Once in awhile I take the whole weekend off. This usually has less to do with my to-do list (which is always burgeoning) and more to do with the weather forecast or my general antsiness. My absolute favorite thing to do with an entire weekend off is a short backpacking trip in the Adirondacks. This is only an option from mid-April through mid-October, when it’s warm enough overnight to be tolerable. Usually Ev gets out of work early on Friday afternoons, since he only works 36 hours a week (and that counts as full-time!) so sometimes we can hit the trail on Friday afternoon. Usually, however, we just get prepped on Friday evening and then leave quite early on Saturday, because it usually takes 3 to 4 hours to reach our trailhead and we don’t like hiking after dark. Chili loves these trips! She’s a great trail dog and gets really excited the second we start loading our packs.

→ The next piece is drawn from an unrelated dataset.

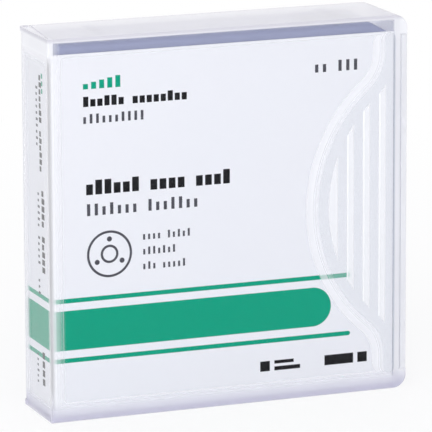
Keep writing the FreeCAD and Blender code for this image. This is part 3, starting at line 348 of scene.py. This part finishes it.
# profile: straight front, quarter circle at the fold, straight spine; carried up in z.
# The front bows by bow * sin(pi s) * sin(pi z), s and z being shares of its width and height.
def makeCard(card):
    low, high = [np.array(corner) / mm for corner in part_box("insert_card")]
    low[:2] += card["inset"]
    radius, thick = card["foldRadius"], card["thick"]
    centre = low[:2] + radius
    frontX = np.linspace(high[0], centre[0], card["frontSteps"])
    turn = np.linspace(0, math.pi / 2, card["foldSteps"] + 1)[1:]
    spineY = np.linspace(centre[1], high[1], card["spineSteps"])[1:]
    zeroes = np.zeros_like
    outX = np.concatenate([frontX, centre[0] - radius * np.sin(turn), zeroes(spineY) + low[0]])
    outY = np.concatenate([zeroes(frontX) + low[1], centre[1] - radius * np.cos(turn), spineY])
    inward = np.concatenate([zeroes(frontX), turn, zeroes(spineY) + math.pi / 2])
    inX, inY = outX + thick * np.sin(inward), outY + thick * np.cos(inward)
    step = np.hypot(np.diff(outX), np.diff(outY))
    along = np.concatenate([[0], -np.cumsum(step)])
    along -= along[card["frontSteps"] - 1]
    heights = np.linspace(low[2], high[2], card["rows"])
    share = np.clip((outX - centre[0]) / (high[0] - centre[0]), 0, 1)
    bow = card["bow"] * np.outer(np.sin(math.pi * (heights - low[2]) / (high[2] - low[2])),
                                 np.sin(math.pi * share))
    loopX = np.concatenate([outX, inX[::-1]])
    loopY = np.concatenate([outY, inY[::-1]])
    loopS = np.concatenate([along, along[::-1]])
    side = np.concatenate([zeroes(outX), zeroes(inX) + 1])
    bowed = np.concatenate([bow, bow[:, ::-1]], axis=1)
    rows, count = len(heights), len(loopX)
    points = np.stack([np.broadcast_to(loopX, (rows, count)), loopY + bowed,
                       np.broadcast_to(heights[:, None], (rows, count))], axis=-1) * mm
    spread = np.stack([np.broadcast_to(loopS, (rows, count)),
                       np.broadcast_to(heights[:, None], (rows, count)),
                       np.broadcast_to(side, (rows, count))], axis=-1)
    index = np.arange(rows * count).reshape(rows, count)
    nextOne = np.roll(index, -1, axis=1)
    walls = np.stack([index[:-1], index[1:], nextOne[1:], nextOne[:-1]], axis=-1).reshape(-1, 4)
    half = count // 2
    first, last = index[0], index[-1]
    outer, inner = np.arange(half - 1), count - 1 - np.arange(half - 1)
    foot = np.stack([first[outer], first[outer + 1], first[inner - 1], first[inner]], axis=-1)
    head = np.stack([last[outer], last[inner], last[inner - 1], last[outer + 1]], axis=-1)
    made = meshFrom(card["name"], points.reshape(-1, 3), np.concatenate([walls, foot, head]))
    held = made.data.attributes.new("spread", "FLOAT_VECTOR", "POINT")
    held.data.foreach_set("vector", spread.reshape(-1).astype(np.float32))
    return made


# an object from points and four-cornered faces, whose corners are given so that they face outwards
def meshFrom(name, points, quads):
    mesh = bpy.data.meshes.new(name)
    mesh.from_pydata(points.tolist(), [], quads.tolist())
    mesh.validate()
    mesh.polygons.foreach_set("use_smooth", [False] * len(mesh.polygons))
    made = bpy.data.objects.new(name, mesh)
    bpy.context.collection.objects.link(made)
    return made


inks = {
    "paper": (0.905, 0.925, 0.95, 1), "paperWarm": (0.925, 0.93, 0.945, 1), "inside": (0.80, 0.80, 0.82, 1),
    "green": (0.004, 0.375, 0.225, 1), "black": (0.012, 0.012, 0.014, 1),
    "grey": (0.085, 0.085, 0.10, 1),
}

# every place is s from the fold or z from the foot
frontPrint = {
    "band": {"low": 20.5, "height": 11.5, "right": 84.0},
    "lines": [{"low": 34.2, "height": 1.3, "right": 90.0}, {"low": 16.9, "height": 1.3, "right": 90.0}],
    "ticks": {"left": 9.0, "low": 95.0, "width": 1.5, "pitch": 2.4, "count": 5, "height": 3.4},
    "bold": [{"left": 9.0, "low": 90.0, "height": 2.9, "step": 2.1, "words": [(0, 6), (7, 8)]},
             {"left": 9.6, "low": 64.8, "height": 4.2, "step": 2.75, "words": [(0, 6), (7, 4), (12, 4)]}],
    "light": [{"left": 9.0, "low": 85.2, "height": 2.7, "step": 1.9, "words": [(0, 10)]},
              {"left": 9.8, "low": 58.8, "height": 3.4, "step": 2.3, "words": [(0, 7), (8, 7)]},
              {"left": 79.0, "low": 94.8, "height": 3.2, "step": 2.4, "words": [(0, 2), (3, 3)]},
              {"left": 26.5, "low": 50.6, "height": 2.2, "step": 1.5, "words": [(0, 4), (5, 5)]},
              {"left": 26.5, "low": 46.3, "height": 2.2, "step": 1.5, "words": [(0, 7)]},
              {"left": 26.5, "low": 42.0, "height": 2.2, "step": 1.5, "words": [(0, 3), (4, 5)]}],
    "reelIcon": {"centre": (16.4, 47.4), "rings": [(6.4, 0.7), (2.3, 0.7)], "dots": 3, "dotRadius": 0.75,
                 "dotPath": 4.3},
    "marks": [{"left": 62.0, "low": 8.6, "width": 3.0, "height": 3.0},
              {"left": 66.4, "low": 8.6, "width": 8.0, "height": 1.2},
              {"left": 66.4, "low": 10.6, "width": 6.0, "height": 1.0},
              {"left": 82.0, "low": 8.6, "width": 9.0, "height": 3.0},
              {"left": 92.3, "low": 8.6, "width": 3.0, "height": 3.0}],
}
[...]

In general, though, my weekend work days aren’t as long as my weekday work days. Usually I’ll only work 4-6 hours instead of 9. That’s good, because no matter what my plans are, there are always some neglected household things to attend to, and not dealing with them eventually starts to bother me as much as not getting my “real” work done. And no matter what else I’ve got going on a weekend, we’re more likely to take the dog to a park or go find a nice trail to spend a little time outside, which we both really enjoy. It’s relaxing, gets me out of the house, and it’s good exercise.

Of course, this isn’t a perfect approach. It would be awesome if I could optimize the weekend time a bit better, maybe spend even less time working. But part of what’s relaxing about it is having a little less structure. I often wish I had better ideas for using the free time that I do take, but I figure this isn’t half bad. It’s certainly an improvement over where I started out!